The unproven technology is not the only problem with the Sacramento's waste-to-energy proposal.

USST, the company Sacramento selected to partner with in this venture, has no track record of accomplishment. Formed in 2006, the company includes a shifting cast of executives and partners, none of whom has a history of either developing or operating a plant of the type proposed for Sacramento.

The man who initially approached city officials with the waste-to-energy idea, William Ludwig, used to head the now-defunct Rice Growers Association. The association dissolved in 2000, leaving $11 million in debt and a trail of lawsuits. Since then, as The Bee reported Monday, Ludwig has formed six unsuccessful start-up companies.

Partners with Ludwig in the proposed city waste deal include people who have pitched other big ideas to Sacramento officials, including an international trade center and a development plan for the downtown railyards. None of these schemes ever got off the ground. That alone should have raised alarm bells at City Hall. For some reason, it didn't.

Last February, the City Council adopted a resolution granting USST what city officials describe as "a 90-day exclusive right to negotiate principles of agreement for development of a 'waste-to-energy' project." That agreement was extended in May, then again in August.

City officials insist that they have made no firm commitments. Everything is tentative, they say, while nothing of value has been exchanged and the city is risking nothing.

Unfortunately, valuable time has been wasted.
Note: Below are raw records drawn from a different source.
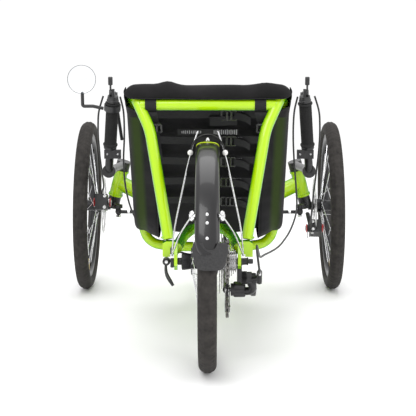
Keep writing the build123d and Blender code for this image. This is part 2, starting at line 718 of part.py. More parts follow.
def seat_mesh():
    """Mesh hammock: a sheet over the rails and a sleeve round each rail."""
    outer, inner = [], []
    for index, here in enumerate(SEAT_LINE):
        near = [SEAT_LINE[max(index - 1, 0)], SEAT_LINE[min(index + 1, len(SEAT_LINE) - 1)]]
        before = Vector(here[0] - near[0][0], here[1] - near[0][1])
        after = Vector(near[1][0] - here[0], near[1][1] - here[1])
        before = (before if before.length else after).normalized()
        after = (after if after.length else before).normalized()
        normal = Vector(-(before + after).Y, (before + after).X).normalized()
        reach = SEAT_THICK / 2 / max(0.3, normal.dot(Vector(-after.Y, after.X)))
        outer.append(at(0, here[0] + normal.X * reach, here[1] + normal.Y * reach))
        inner.append(at(0, here[0] - normal.X * reach, here[1] - normal.Y * reach))
    face = make_face(Polyline(*outer, *reversed(inner), close=True))
    sheet = Pos(-SEAT_HALF, 0, 0) * extrude(face, 2 * SEAT_HALF, dir=(1, 0, 0))
    rails = rail_solid(TUBE + 0.2)
    return sheet - rails - mirrored(rails)


# ---- cables -------------------------------------------------------------
GEAR_ROUTE = [
    at(234, 627, 572), at(226, 638, 530), at(225, 656, 470), at(229, 676, 402), at(237, 705, 325),
    at(238, 690, 262), at(218, 610, 222), at(191, 510, 203), at(172, 405, 206), at(154, 295, 216),
    at(132, 185, 226), at(118, 85, 238), at(111, 10, 262), at(106, -28, 282), at(106, -62, 270),
    at(110, -66, 240), at(112, -41, 222),
]
LEFT_ROUTE = [
    at(-234, 627, 572), at(-226, 638, 530), at(-226, 658, 465), at(-230, 680, 395),
    at(-226, 700, 320), at(-208, 695, 255), at(-170, 650, 205), at(-110, 590, 176), at(-60, 560, 164),
    at(-27, 550, 162),
]
LEFT_BRAKE = [
    at(282, 668, 572), at(296, 672, 530), at(299, 684, 470), at(297, 706, 410), at(294, 745, 355),
    at(294, 800, 312), at(303, 836, 296), at(305, 851, 284),
]
RIGHT_BRAKE = [
    at(282, 668, 572), at(296, 672, 530), at(299, 684, 470), at(297, 706, 410), at(293, 748, 340),
    at(290, 800, 270), at(289, 838, 220), at(293, 872, 186),
]
HOUSING = 2.5


def with_hose(body, route, name):
    """A caliper with the cable housing that feeds it, as a second solid."""
    return Compound(children=[body, cable(route, HOUSING, name) - body])


save(Compound(children=[main_spine(), boom_receiver(), idler_bracket()]), "main_spine")
save_pair(cross_arm(), "cross_arm")
save_pair(head_tube(), "head_tube")
save(horseshoe_stay(), "horseshoe_stay")
save(dropout(True), "dropout_right")
save(mirrored(dropout(False)), "dropout_left")
save_pair(seat_rail(), "seat_rail")
save(seat_crossbar(), "seat_crossbar")
save(Compound(children=[hammock_tube(), seat_front_bar()]), "seat_supports")
save(boom(), "boom")
save_pair(FRONT_WHEEL * tyre(), "front_tyre")
save_pair(FRONT_WHEEL * rim(), "front_rim")
save_pair(FRONT_WHEEL * laced(front_hub(), -29.5, 11.5), "front_hub_and_spokes")
save_pair(FRONT_WHEEL * rotor(), "brake_rotor")
save(REAR_WHEEL * tyre(), "rear_tyre")
save(REAR_WHEEL * rim(), "rear_rim")
save(REAR_WHEEL * laced(rear_hub(), -34.5, 20.5), "rear_hub_and_spokes")
save(REAR_WHEEL * cassette(), "cassette")
save(rear_axle(), "rear_axle")
save(qr_lever(), "qr_lever")
save(chain_drive(), "chain_drive")
save(chain_lower(), "chain_lower")
save(chain_tube(), "chain_tube")
save(chain_wheel(*IDLER[1:], IDLER_RADIUS, AXLE_RADIUS + RUNNING, 5), "idler_wheel")
save(chain_wheel(*UPPER_JOCKEY, JOCKEY_RADIUS, 3 + RUNNING, 5), "upper_jockey_wheel")
save(chain_wheel(*LOWER_JOCKEY, JOCKEY_RADIUS, 3 + RUNNING, 5), "lower_jockey_wheel")
save(derailleur_body(), "derailleur_body")
save(derailleur_cage(), "derailleur_cage")
save(chainring(), "chainring")
save(crank_arms(), "crank_arms")
save(pedal(1), "pedal_right")
save(pedal(-1), "pedal_left")
save_pair(knuckle(), "knuckle")
save(tie_rod(), "tie_rod")
save_pair(handlebar() + shifter_mount() + brake_mount(), "handlebar")
save_pair(grip(), "grip")
save_pair(shift_lever(), "shift_lever")
save(brake_lever(2), "brake_lever_right")
save(mirrored(brake_lever(28)), "brake_lever_left")
save(with_hose(caliper(900, 181), RIGHT_BRAKE, "right brake"), "brake_caliper_right")
save(mirrored(with_hose(caliper(853, 262), LEFT_BRAKE, "left brake")), "brake_caliper_left")
save(mirrored(mirror_arm()), "mirror_arm")
save(mirrored(mirror_head()), "mirror_head")
save(fender(), "rear_fender")
save(mudflap(), "mudflap")
save(fender_stays(), "fender_stays")
save(seat_mesh(), "seat_mesh")
save(cable(GEAR_ROUTE, HOUSING, "right gear"), "gear_cable_right")
save(cable(LEFT_ROUTE, HOUSING, "left gear"), "gear_cable_left")
print(len(WRITTEN), "nodes")
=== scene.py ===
import math
import bpy
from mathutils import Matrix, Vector, noise


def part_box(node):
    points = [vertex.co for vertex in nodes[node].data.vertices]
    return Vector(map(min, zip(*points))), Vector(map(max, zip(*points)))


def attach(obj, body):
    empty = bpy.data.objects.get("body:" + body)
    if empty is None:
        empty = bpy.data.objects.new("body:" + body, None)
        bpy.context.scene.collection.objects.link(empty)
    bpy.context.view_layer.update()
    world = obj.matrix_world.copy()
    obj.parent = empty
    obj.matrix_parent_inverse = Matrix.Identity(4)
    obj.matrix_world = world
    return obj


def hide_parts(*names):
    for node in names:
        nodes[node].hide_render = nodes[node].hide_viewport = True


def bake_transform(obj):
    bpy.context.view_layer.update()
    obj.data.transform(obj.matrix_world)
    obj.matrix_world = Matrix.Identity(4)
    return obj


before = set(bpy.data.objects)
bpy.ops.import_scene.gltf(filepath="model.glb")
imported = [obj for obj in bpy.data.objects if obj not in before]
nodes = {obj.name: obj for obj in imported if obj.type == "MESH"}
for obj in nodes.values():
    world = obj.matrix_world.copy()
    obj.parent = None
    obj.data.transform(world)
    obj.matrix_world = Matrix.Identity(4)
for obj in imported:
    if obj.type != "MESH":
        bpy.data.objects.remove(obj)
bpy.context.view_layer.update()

# Camera: a long lens from behind and a little above, level with the seat top,
# looking forward along the trike's centre plane.
wheel_low, wheel_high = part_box("rear_tyre")
rear_centre = (wheel_low + wheel_high) / 2
TYRE_RADIUS = (wheel_high.z - wheel_low.z) / 2
lens = bpy.data.cameras.new("long_lens")
lens.sensor_width = 36
lens.lens = 109.9
camera = bpy.data.objects.new("camera", lens)
camera.location = (0.0136, rear_centre.y - 2.73, 0.727)
camera.rotation_euler = (math.radians(90 - 7.65), 0, math.radians(0.27))
bpy.context.scene.collection.objects.link(camera)
bpy.context.scene.camera = camera

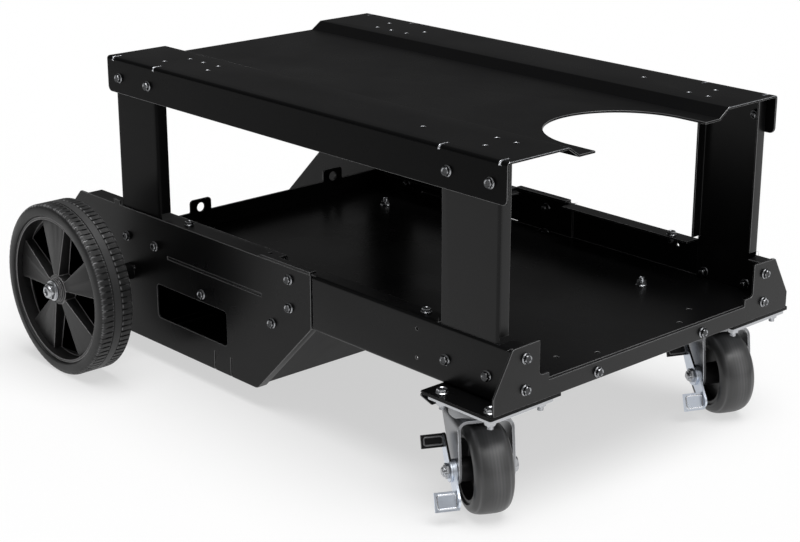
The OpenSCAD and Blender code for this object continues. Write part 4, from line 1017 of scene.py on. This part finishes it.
def pad_frame(name, inner, along, up, height, reach=31 * MM, thick=3 * MM, tilt=20, border=3.5 * MM,
              corner=3 * MM, ridge=1.1 * MM, lift=0.9 * MM, sunk=0.05 * MM):
    """Raised frame on the front of a brake pad: a half-round ridge, its height the sine of the way across it,
    carried round a rounded rectangle inside the pad's border and sunk a little into it."""
    centre, rolling, axle = caster_axes(name)
    lean, upright = math.radians(tilt), np.array((0, 0, 1.0))
    pad_up = upright * math.cos(lean) - rolling * math.sin(lean)
    front = rolling * math.cos(lean) + upright * math.sin(lean)
    middle = centre + rolling * along + upright * up - axle * (inner + reach / 2) + front * thick / 2
    a = around(48)
    across = np.sign(np.cos(a)) * (reach / 2 - border - corner) + corner * np.cos(a)
    upward = np.sign(np.sin(a)) * (height / 2 - border - corner) + corner * np.sin(a)
    turn = np.linspace(0, math.pi, 7)
    offset = -ridge * np.cos(turn)
    x = across[:, None] + offset * np.cos(a)[:, None]
    y = upward[:, None] + offset * np.sin(a)[:, None]
    z = np.broadcast_to(lift * np.sin(turn) - sunk, x.shape)
    points = middle + x[..., None] * -axle + y[..., None] * pad_up + z[..., None] * front
    return points.reshape(-1, 3), grid_faces(len(a), len(turn), True, True)


class CART_OT_brakes(bpy.types.Operator):
    """Dress the side brakes' lever and pedal"""
    bl_idname = "cart.brakes"
    bl_label = "Side Brakes"

    def execute(self, context):
        s = context.scene.cart_sizes
        for name in SIDES:
            lever = edged_copy(f"brake_lever_{name}",
                               finishes("upright_coat", "blue_zinc", "coat_edge"), s.brake_edge)
            # The arm below the pad is bare
            pad_foot = caster_axes(name)[0][2] + 15 * MM
            finish_faces(lever, lambda middles, normals: middles[:, 2] < pad_foot)
            edged_copy(f"brake_pedal_{name}", finishes("blue_zinc", "zinc_edge"), s.brake_edge)
            for pad, (*place, slot, look) in PADS.items():
                # The raised frames take an edge finish as a painted highlight
                make_piece(f"{pad}_{name}_frame", pad_frame(name, *place), f"brake_{name}",
                           finishes(look))
        return {"FINISHED"}


# Stage

def sun(name, energy, width, direction):
    """A broad soft lamp that shines from a direction."""
    data = bpy.data.lights.new(name, "SUN")
    data.energy = energy
    data.angle = math.radians(width)
    lamp = linked(name, data)
    lamp.rotation_mode = "QUATERNION"
    lamp.rotation_quaternion = Vector(direction).to_track_quat("Z", "Y")


def floor_material(colour):
    """Pale matt floor. Rays that show it to the eye, also in metal, get the part of white that its colour
    lacks, as light of its own, so that it reads as white and keeps the shadow."""
    material = bpy.data.materials.new("pale_floor")
    material.use_nodes = True
    nodes = material.node_tree.nodes
    shader = nodes["Principled BSDF"]
    shader.inputs["Base Color"].default_value = (*colour, 1)
    shader.inputs["Roughness"].default_value = 1
    shader.inputs["Specular IOR Level"].default_value = 0
    path, glow, both = (nodes.new(kind) for kind in
                        ("ShaderNodeLightPath", "ShaderNodeEmission", "ShaderNodeAddShader"))
    seen, either, lift = (nodes.new("ShaderNodeMath") for _ in range(3))
    seen.operation = either.operation = "MAXIMUM"
    lift.operation = "MULTIPLY"
    lift.inputs[1].default_value = 1 - colour[0]
    wire(path, "Is Camera Ray", seen, 0)
    wire(path, "Is Glossy Ray", seen, 1)
    wire(seen, "Value", either, 0)
    wire(path, "Is Transmission Ray", either, 1)
    wire(either, "Value", lift, 0)
    wire(lift, "Value", glow, "Strength")
    wire(shader, "BSDF", both, 0)
    wire(glow, "Emission", both, 1)
    wire(both, "Shader", nodes["Material Output"], "Surface")
    return material


def make_floor(colour):
    """Flat floor of rings."""
    mesh = new_mesh("floor", lathe([(radius, 0) for radius in FLOOR_RINGS], 64))
    mesh.materials.append(floor_material(colour))
    floor = linked("floor", mesh)


def make_world(strength):
    """Even white light from all round."""
    world = bpy.data.worlds.new("studio")
    world.use_nodes = True
    background = world.node_tree.nodes["Background"]
    background.inputs["Color"].default_value = (1, 1, 1, 1)
    background.inputs["Strength"].default_value = strength
    bpy.context.scene.world = world


def make_camera(st):
    """Camera that looks at its target from an azimuth and an elevation."""
    camera = linked("camera", bpy.data.cameras.new("camera"))
    back = Vector((math.sin(st.azimuth) * math.cos(st.elevation),
                      -math.cos(st.azimuth) * math.cos(st.elevation), math.sin(st.elevation)))
    camera.location = Vector(st.target) + back * st.distance
    camera.rotation_mode = "QUATERNION"
    camera.rotation_quaternion = back.to_track_quat("Z", "Y")
    camera.data.lens = st.lens
    camera.data.sensor_width = SENSOR_WIDTH
    bpy.context.scene.camera = camera


class CART_OT_stage(bpy.types.Operator):
    """Make the floor, the lamps and the camera"""
    bl_idname = "cart.stage"
    bl_label = "Stage"

    def execute(self, context):
        scene, st = context.scene, context.scene.cart_stage
        make_floor(scene.cart_colours.floor)
        make_world(st.sky)
        sun("key", st.key, KEY_WIDTH, KEY_FROM)
        sun("front_fill", st.fill, FILL_WIDTH, FILL_FROM)
        make_camera(st)
        scene.view_settings.view_transform = "Standard"
        return {"FINISHED"}


class CART_PT_looks(bpy.types.Panel):
    """The cart's operators"""
    bl_label = "Welding Cart"
    bl_idname = "CART_PT_looks"
    bl_space_type = "VIEW_3D"
    bl_region_type = "UI"
    bl_category = "Cart"

    def draw(self, context):
        for operator in OPERATORS:
            self.layout.operator(operator.bl_idname)


GROUP_PROPERTIES = {"cart_sizes": CartSizes, "cart_colours": CartColours, "cart_stage": CartStage}
OPERATORS = (CART_OT_materials, CART_OT_sheets, CART_OT_fasteners, CART_OT_rear_wheels, CART_OT_casters,
             CART_OT_brakes, CART_OT_stage)
CLASSES = (*GROUP_PROPERTIES.values(), *OPERATORS, CART_PT_looks)


def register():
    """Registers the classes and adds the settings to the scene."""
    for cls in CLASSES:
        bpy.utils.register_class(cls)
    for name, cls in GROUP_PROPERTIES.items():
        setattr(bpy.types.Scene, name, bpy.props.PointerProperty(type=cls))


def unregister():
    """Takes away what register added."""
    for name in GROUP_PROPERTIES:
        delattr(bpy.types.Scene, name)
    for cls in reversed(CLASSES):
        bpy.utils.unregister_class(cls)


def main():
    """Makes every piece and the stage."""
    register()
    bpy.ops.cart.materials()
    bpy.ops.cart.sheets()
    bpy.ops.cart.fasteners()
    bpy.ops.cart.rear_wheels()
    bpy.ops.cart.casters()
    bpy.ops.cart.brakes()
    bpy.ops.cart.stage()


if __name__ == "__main__":
    main()
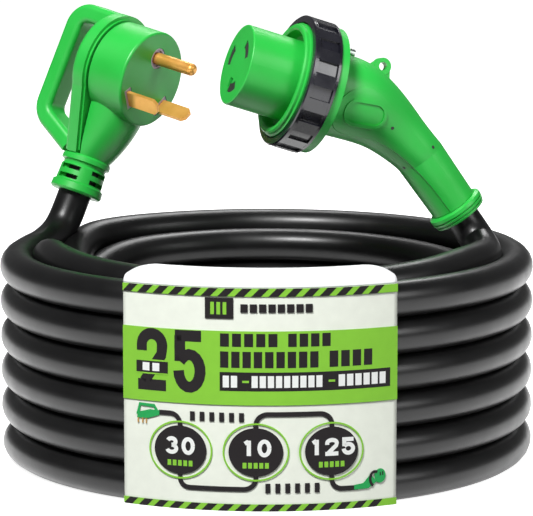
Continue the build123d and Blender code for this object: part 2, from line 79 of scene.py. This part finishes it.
class Nodes:
    """A new material with its shader, and short ways to add and join nodes."""

    def __init__(self, name):
        self.material = bpy.data.materials.new(name)
        self.material.use_nodes = True
        self.tree = self.material.node_tree
        self.shader = self.tree.nodes["Principled BSDF"]

    def add(self, kind, **settings):
        node = self.tree.nodes.new(kind)
        for key, value in settings.items():
            if hasattr(node, key):
                setattr(node, key, value)
            else:
                node.inputs[key.replace("_", " ")].default_value = value
        return node

    def join(self, out, into):
        self.tree.links.new(out, into)

    def set(self, **values):
        for key, value in values.items():
            self.shader.inputs[key.replace("_", " ")].default_value = value

    def noise(self, scale, detail=3.0, stretch=(1, 1, 1)):
        place = self.add("ShaderNodeTexCoord")
        mapping = self.add("ShaderNodeMapping", Scale=stretch)
        noise = self.add("ShaderNodeTexNoise", Scale=scale, Detail=detail)
        self.join(place.outputs["Object"], mapping.inputs["Vector"])
        self.join(mapping.outputs["Vector"], noise.inputs["Vector"])
        return noise.outputs["Fac"]

    def ramp(self, fac, low, high, start=0.3, end=0.7):
        ramp = self.add("ShaderNodeValToRGB")
        ramp.color_ramp.elements[0].position = start
        ramp.color_ramp.elements[1].position = end
        ramp.color_ramp.elements[0].color = low
        ramp.color_ramp.elements[1].color = high
        self.join(fac, ramp.inputs["Fac"])
        return ramp.outputs["Color"]

    def bump(self, height, strength, distance):
        bump = self.add("ShaderNodeBump", Strength=strength, Distance=distance)
        self.join(height, bump.inputs["Height"])
        self.join(bump.outputs["Normal"], self.shader.inputs["Normal"])


def grey(value):
    return (value, value, value, 1)


def green_plastic():
    m = Nodes("green_plastic")
    m.set(IOR=1.48, Coat_Weight=0.12, Coat_Roughness=0.3)
    colour = m.ramp(m.noise(35), (0.012, 0.41, 0.040, 1), (0.018, 0.47, 0.055, 1))
    m.join(colour, m.shader.inputs["Base Color"])
    m.join(m.ramp(m.noise(90), grey(0.40), grey(0.48)), m.shader.inputs["Roughness"])
    m.bump(m.noise(2600, 2), 0.12, 0.0002)
    return m.material


def black_plastic():
    m = Nodes("black_plastic")
    m.set(IOR=1.5, Coat_Weight=0.5, Coat_Roughness=0.08)
    colour = m.ramp(m.noise(60), (0.004, 0.004, 0.008, 1), (0.008, 0.008, 0.014, 1))
    m.join(colour, m.shader.inputs["Base Color"])
    m.join(m.ramp(m.noise(120), grey(0.20), grey(0.30)), m.shader.inputs["Roughness"])
    m.bump(m.noise(1500, 2), 0.08, 0.0002)
    return m.material


def pin_brass():
    m = Nodes("pin_brass")
    m.set(Metallic=0.55)
    m.join(m.ramp(m.noise(120), (0.70, 0.33, 0.06, 1), (0.86, 0.45, 0.11, 1)), m.shader.inputs["Base Color"])
    m.join(m.ramp(m.noise(300, 4, (1, 1, 8)), grey(0.30), grey(0.42)), m.shader.inputs["Roughness"])
    m.bump(m.noise(900, 3, (1, 1, 6)), 0.06, 0.0002)
    return m.material


def carrier_plastic():
    m = Nodes("carrier_plastic")
    m.set(IOR=1.46)
    m.join(m.ramp(m.noise(70), (0.50, 0.44, 0.62, 1), (0.58, 0.52, 0.70, 1)), m.shader.inputs["Base Color"])
    m.join(m.ramp(m.noise(150), grey(0.45), grey(0.55)), m.shader.inputs["Roughness"])
    m.bump(m.noise(1800, 2), 0.08, 0.0002)
    return m.material


def jacket_rubber():
    m = Nodes("jacket_rubber")
    m.set(IOR=1.42, Coat_Weight=0.05, Coat_Roughness=0.3)
    colour = m.ramp(m.noise(40, 4), (0.0022, 0.0022, 0.0024, 1), (0.0040, 0.0040, 0.0042, 1))
    m.join(colour, m.shader.inputs["Base Color"])
    m.join(m.ramp(m.noise(60, 4), grey(0.30), grey(0.40)), m.shader.inputs["Roughness"])
    m.bump(m.noise(1200, 3), 0.10, 0.0003)
    return m.material


def wire_plastic(name, colour):
    m = Nodes(name)
    darker = (colour[0] * 0.8, colour[1] * 0.8, colour[2] * 0.8, 1)
    m.join(m.ramp(m.noise(200), darker, colour), m.shader.inputs["Base Color"])
    m.join(m.ramp(m.noise(200), grey(0.38), grey(0.48)), m.shader.inputs["Roughness"])
    return m.material


def stud_steel():
    m = Nodes("stud_steel")
    m.set(Metallic=1.0)
    m.join(m.ramp(m.noise(300), (0.32, 0.38, 0.34, 1), (0.50, 0.56, 0.52, 1)), m.shader.inputs["Base Color"])
    m.join(m.ramp(m.noise(300), grey(0.28), grey(0.42)), m.shader.inputs["Roughness"])
    return m.material


# Black rubber for the gasket, also used as painted shade: the black sheets in the barrel's slots and the
# black discs for the elbow's holes.
def seal_rubber_and_shade():
    m = Nodes("seal_rubber_and_shade")
    m.join(m.ramp(m.noise(80), grey(0.010), grey(0.018)), m.shader.inputs["Base Color"])
    m.join(m.ramp(m.noise(80), grey(0.55), grey(0.7)), m.shader.inputs["Roughness"])
    return m.material


def printed_card(name, colour):
    """Coated card in one ink: a faint fibre in its colour and a soft shine."""
    m = Nodes(name)
    m.set(IOR=1.4, Specular_IOR_Level=0.2, Coat_Weight=0.02, Coat_Roughness=0.35)
    faded = (colour[0] * 0.95, colour[1] * 0.95, colour[2] * 0.95, 1)
    m.join(m.ramp(m.noise(180, 5), faded, colour), m.shader.inputs["Base Color"])
    m.join(m.ramp(m.noise(220, 4), grey(0.42), grey(0.52)), m.shader.inputs["Roughness"])
    m.bump(m.noise(1500, 4), 0.05, 0.0002)
    return m.material


GREEN = green_plastic()
BLACK = black_plastic()
BRASS = pin_brass()
CARRIER = carrier_plastic()
JACKET = jacket_rubber()
STEEL = stud_steel()
SEAL_AND_SHADE = seal_rubber_and_shade()
CARD_WHITE = printed_card("card_white", (0.86, 0.87, 0.89, 1))
CARD_CREAM = printed_card("card_cream", (0.84, 0.88, 0.78, 1))
INK_GREEN = printed_card("ink_green", (0.235, 0.565, 0.045, 1))
INK_BLACK = printed_card("ink_black", (0.008, 0.006, 0.007, 1))
INK_WHITE = printed_card("ink_white", (0.85, 0.87, 0.85, 1))
INK_PLUG = printed_card("ink_plug", (0.02, 0.36, 0.09, 1))
INK_BRASS = printed_card("ink_brass", (0.55, 0.32, 0.10, 1))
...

While city officials focus on the highly speculative plasma arc gasification scheme, they are ignoring other, more realistic options proposed by firms with credentials far more solid that USST's.

Finally, there's this: Even if a good waste-to-energy project were proposed, it would take a minimum of five years to get it permitted and built. Sacramento needs to find an alternative to hauling its garbage to Nevada well before then. That's where city officials need to concentrate their efforts.